Problem description ▸ Return all lines in the material below that contain "with".

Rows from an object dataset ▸
================================

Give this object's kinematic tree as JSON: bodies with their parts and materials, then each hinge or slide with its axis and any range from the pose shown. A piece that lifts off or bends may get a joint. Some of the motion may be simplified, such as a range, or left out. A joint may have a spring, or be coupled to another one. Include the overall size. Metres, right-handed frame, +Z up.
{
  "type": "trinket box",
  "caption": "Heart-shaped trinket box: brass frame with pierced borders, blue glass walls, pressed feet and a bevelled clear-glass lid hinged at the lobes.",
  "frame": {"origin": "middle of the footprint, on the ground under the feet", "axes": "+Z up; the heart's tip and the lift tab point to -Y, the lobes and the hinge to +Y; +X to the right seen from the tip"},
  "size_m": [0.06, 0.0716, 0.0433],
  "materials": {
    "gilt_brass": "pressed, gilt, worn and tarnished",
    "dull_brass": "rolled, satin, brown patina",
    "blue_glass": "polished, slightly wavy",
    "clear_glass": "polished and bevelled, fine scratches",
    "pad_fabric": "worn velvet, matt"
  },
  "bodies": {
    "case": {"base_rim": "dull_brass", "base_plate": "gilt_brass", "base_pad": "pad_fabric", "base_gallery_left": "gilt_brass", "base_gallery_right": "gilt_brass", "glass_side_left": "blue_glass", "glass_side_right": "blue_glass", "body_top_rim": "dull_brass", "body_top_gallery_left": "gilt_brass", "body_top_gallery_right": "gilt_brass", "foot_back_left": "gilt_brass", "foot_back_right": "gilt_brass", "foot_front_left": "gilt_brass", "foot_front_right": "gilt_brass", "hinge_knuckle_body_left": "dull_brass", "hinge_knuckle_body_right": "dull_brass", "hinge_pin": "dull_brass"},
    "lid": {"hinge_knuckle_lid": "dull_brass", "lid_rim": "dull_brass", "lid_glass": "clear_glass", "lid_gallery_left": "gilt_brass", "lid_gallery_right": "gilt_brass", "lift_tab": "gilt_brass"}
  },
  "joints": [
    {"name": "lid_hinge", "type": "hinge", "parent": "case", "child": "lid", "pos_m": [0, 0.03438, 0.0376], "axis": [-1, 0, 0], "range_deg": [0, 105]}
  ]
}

================================

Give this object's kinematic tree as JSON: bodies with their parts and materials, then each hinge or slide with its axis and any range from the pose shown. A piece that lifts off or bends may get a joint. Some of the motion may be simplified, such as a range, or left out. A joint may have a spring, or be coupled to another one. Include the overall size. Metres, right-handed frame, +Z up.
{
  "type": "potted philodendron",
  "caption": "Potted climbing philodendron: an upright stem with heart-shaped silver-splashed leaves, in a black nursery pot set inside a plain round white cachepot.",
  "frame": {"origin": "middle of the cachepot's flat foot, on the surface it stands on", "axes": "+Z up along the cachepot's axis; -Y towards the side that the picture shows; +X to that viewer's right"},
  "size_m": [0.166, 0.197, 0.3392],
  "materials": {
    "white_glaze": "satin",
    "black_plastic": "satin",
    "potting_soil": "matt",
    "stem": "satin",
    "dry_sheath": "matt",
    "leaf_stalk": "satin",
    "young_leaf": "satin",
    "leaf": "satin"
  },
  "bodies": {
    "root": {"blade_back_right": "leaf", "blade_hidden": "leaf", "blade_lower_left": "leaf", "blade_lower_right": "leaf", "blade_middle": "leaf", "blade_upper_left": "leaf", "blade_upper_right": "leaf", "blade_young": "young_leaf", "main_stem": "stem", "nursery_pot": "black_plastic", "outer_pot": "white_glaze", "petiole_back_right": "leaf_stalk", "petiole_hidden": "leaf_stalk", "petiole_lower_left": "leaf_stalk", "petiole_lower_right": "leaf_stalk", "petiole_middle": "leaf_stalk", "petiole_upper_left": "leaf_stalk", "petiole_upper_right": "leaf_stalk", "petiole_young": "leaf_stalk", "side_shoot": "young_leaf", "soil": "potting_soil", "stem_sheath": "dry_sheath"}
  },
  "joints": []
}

================================

Task answer ▸
Give this object's kinematic tree as JSON: bodies with their parts and materials, then each hinge or slide with its axis and any range from the pose shown. A piece that lifts off or bends may get a joint. Some of the motion may be simplified, such as a range, or left out. A joint may have a spring, or be coupled to another one. Include the overall size. Metres, right-handed frame, +Z up.
  "caption": "Heart-shaped trinket box: brass frame with pierced borders, blue glass walls, pressed feet and a bevelled clear-glass lid hinged at the lobes.",
Give this object's kinematic tree as JSON: bodies with their parts and materials, then each hinge or slide with its axis and any range from the pose shown. A piece that lifts off or bends may get a joint. Some of the motion may be simplified, such as a range, or left out. A joint may have a spring, or be coupled to another one. Include the overall size. Metres, right-handed frame, +Z up.
  "caption": "Potted climbing philodendron: an upright stem with heart-shaped silver-splashed leaves, in a black nursery pot set inside a plain round white cachepot.",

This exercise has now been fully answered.